Although the election was declared peaceful, thousands of Zimbabweans were denied the vote. Intimidation is par for the course, hence the US, UK and Australia, have, rightly, questioned the legitimacy of these elections. Yet President Jacob Zuma, echoed the utterances of his bête noir, Mbeki, urging opposition to accept the "harmonised elections" as "an expression of the will of the people." Peas in a pod, Mbeki and Zuma are connected by this arcane sense of African nationalist solidarity, as much as they think they are different.

Stalking around the globe as though sanitized by Zuma's dishevelled administration, Mbeki is still the same old nationalist dinosaur he has always been, with his African Renaissance and NEPAD in tatters. Unceremoniously recalled from office, Mbeki has learnt nothing with the benefit of hindsight.

While claiming Nelson Mandela as their national hero, both he and Zuma are too far removed from the modern icon's wise decision to leave high office after one term. The antithesis of Madiba, they continue to elevate African leaders who personify governance with their own egos. 

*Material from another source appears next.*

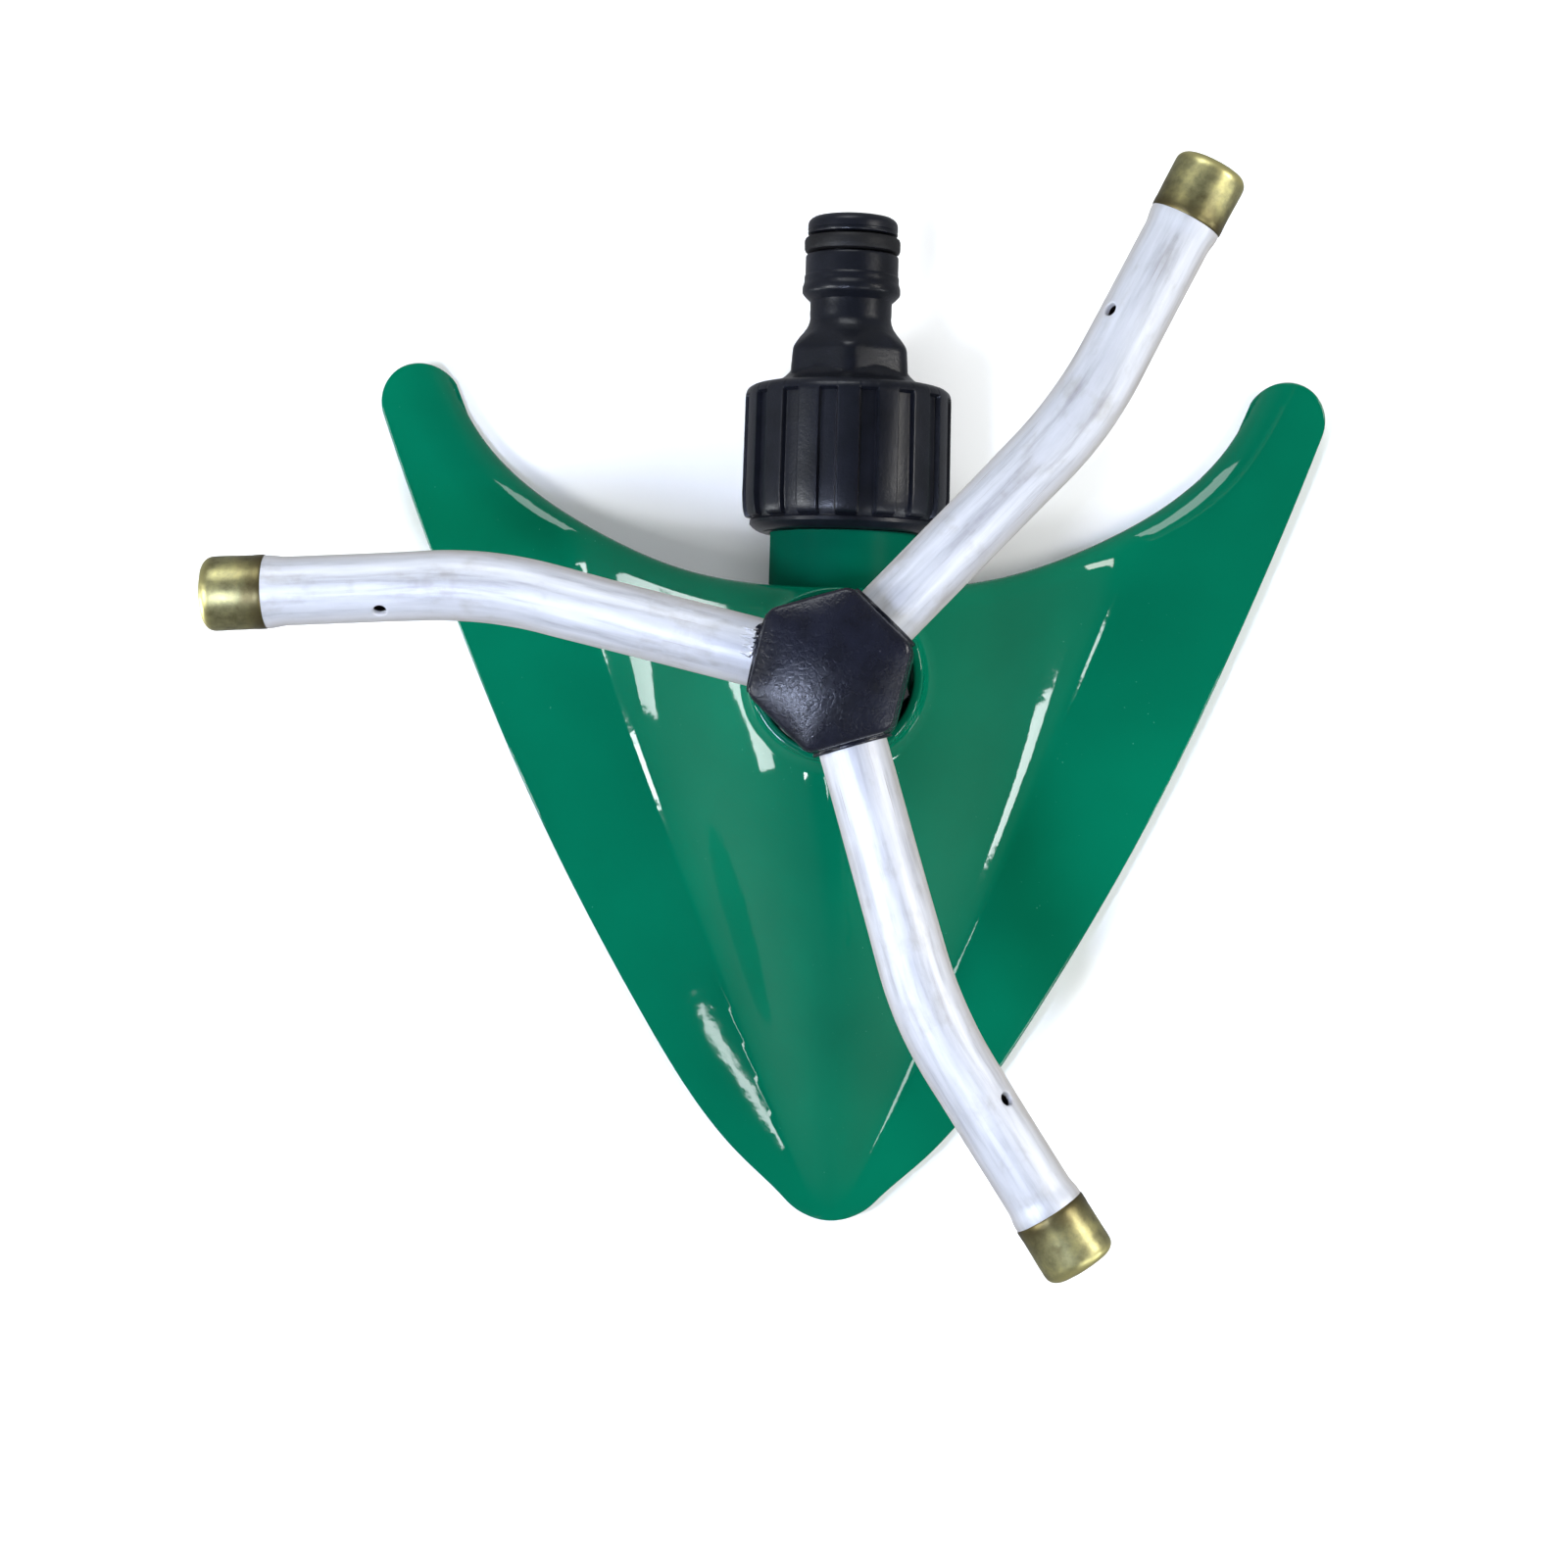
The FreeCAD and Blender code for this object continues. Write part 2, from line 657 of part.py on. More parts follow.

Zimbabwe exemplifies, par excellence, that deep reluctance of presidents to leave office. An online reporter so aptly put it: "Mugabe ... has led Zimbabwe for so long that his defiant persona is embedded in the national identity of a country that has suffered economic turmoil, Western sanctions, periodic spasms of violence and periodic mass emigration to neighbouring South Africa."

The longer these African despots stay, the deeper their tentacles reach into the largesse of the economy, twinned with the belief that they have the divine right to rule for life. Behaving every inch like pre-capitalist chiefs, they reduce the electorate to perpetual minors who cannot choose what is best for them, despite claims to "self-determination", code for "we shall determine what is good for you."

More seriously, the Zimbabwe elections are not really about the right to vote; it is about the military's hold on power and their vested economic interests, inextricably linked to Mugabe's vested interests in the Democratic Republic of the Congo and his seizure of prime land and farms in Zimbabwe.

The wily Mugabe's tentacles have penetrated even the United States' Democratic Party. News have just emerged that he tried to influence two of their lawmakers from Chicago to lobby Congress to lift economic sanctions against his country "after being targeted by an illegal $3.4 million lobbying scheme, according to FBI testimony unsealed in federal court" (reported by Emma Dumain from Roll Call 7 August 2013). The report continues: "Two other Chicagoans, Prince Asiel Ben Israel and C. Gregory Turner, are charged with accepting millions in illegal payments from Zimbabwe officials to lobby U.S. lawmakers to remove sanctions against the African nation."

This partly explains the 89-year old's survival, made possible by such corrupt partnerships, chief amongst them South Africa's ANC leaders, the African Union, Zimbabwe's military, international lobbyists (as those mentioned above), and God alone knows who else.

These institutions do not care a jot about Mugabe's legacy because they know, that they will install their cronies, after his death, to perpetuate the corrupt status quo. Central to this plot is to weaken opposition - a sine qua non for the survival of African liberation movements in government.